Now, despite the deficits their policies helped to create and despite the enormous suffering which exists in our society, the Republicans want to cut Social Security, veterans’ programs, Medicare, Medicaid, education, nutrition programs, and virtually every program which benefits low- and moderate-income Americans. They choose to turn their backs on the economic reality facing a significant part of our population: high unemployment, reduced wages, 50 million without health insurance, college graduates saddled with enormous student debt and elderly people living in desperation. And they have tried to slam the door on any further discussion about how to raise revenue by ending tax loopholes and unfair tax breaks for the rich.

Republicans like Mitch McConnell and John Boehner who say the revenue debate is over don’t want you to consider these facts:

• Federal revenue today, at 15.8 percent of GDP, is lower today than it was 60 years ago. During the last year of the Clinton administration, when we had a significant federal surplus, federal revenue was 20.6 percent of GDP.

• Today corporate profits are at an all-time high, while corporate income tax revenue as a percentage of GDP is near a record low.

• In 2011, corporate revenue as a percentage of GDP was just 1.2 percent — lower than any other major country in the Organization for Economic Cooperation and Development, including Britain, Germany, France, Japan, Canada, Norway, Australia, South Korea, Switzerland, Norway, Italy, Ireland, Poland, and Iceland.

• In 2011, corporations paid just 12 percent of their profits in taxes, the lowest since 1972.

• In 2005, one out of four large corporations paid no income taxes at all while they collected $1.1 trillion in revenue over that one-year period.
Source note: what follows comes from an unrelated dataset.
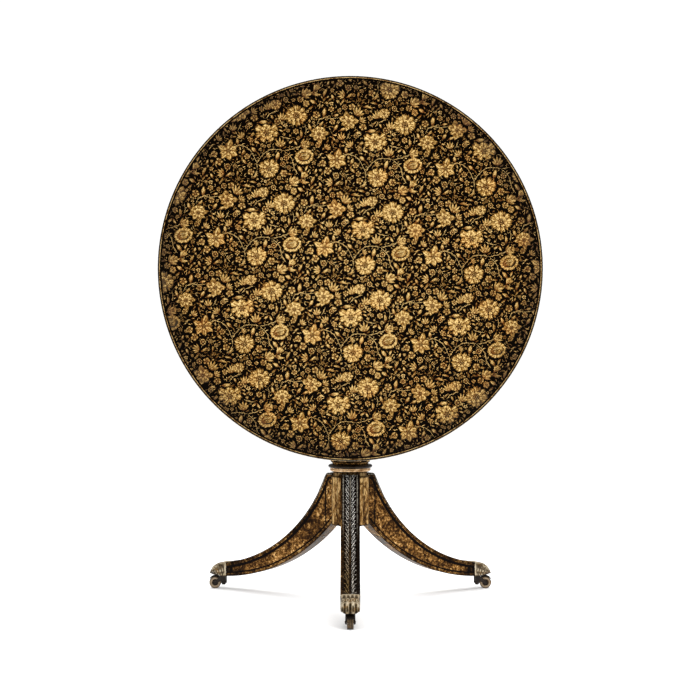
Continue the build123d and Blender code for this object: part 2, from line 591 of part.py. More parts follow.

We know where the Republicans are coming from. What about the Democrats? Will President Obama fulfill his campaign pledge to “protect the middle class” or will he surrender to right-wing blackmail? Will Democrats in the House and Senate stand with the vast majority of our citizens and such organizations as AARP, the National Committee to Preserve Social Security and Medicare, the AFL-CIO, the American Legion, the Veterans of Foreign Wars and every other veterans’ organization in the fight against cuts to Social Security and veterans’ programs, or will they agree to a disastrous corporate-backed “chained CPI” concept which makes major benefit cuts to those programs and raises taxes on low-income workers?

The simple truth is there are relatively easy ways to deal with the deficit crisis — without attacking the elderly, the children the sick or the poor.

For example, we have got to eliminate loopholes in the tax code that allow large corporations and the wealthy to avoid more than $100 billion in taxes every year by setting up offshore tax shelters in places like the Cayman Islands, Bermuda and the Bahamas. This situation has become so absurd that one five-story office building in the Cayman Islands is now the “home” to more than 18,000 corporations.

Further, we must also end tax breaks for companies shipping American jobs overseas. Today, the United State government continues to reward companies that move American manufacturing jobs abroad, despite the fact that millions of American jobs have been outsourced to China, Mexico, and other low wage countries over the past decade. The Joint Committee on Taxation (the official revenue scorekeeper in Congress) has estimated that we could raise more than $582 billion in revenue over the next decade by eliminating these offshore tax loopholes.

We must also recognize that Wall Street recklessness caused the economic crisis, and it has a responsibility to reduce the deficit. Establishing a 0.03 percent Wall Street speculation fee, similar to what we had from 1914-1966, would dampen the dangerous level of speculation and gambling on Wall Street, encourage the financial sector to invest in the productive economy and reduce the deficit by more than $350 billion over 10 years.

We are entering a pivotal moment in the modern history of our country. Do the elected officials in Washington stand with ordinary Americans — working families, children, the elderly, the poor — or will the extraordinary power of billionaire campaign contributors and Big Money prevail? The American people, by the millions, must send Congress the answer to that question.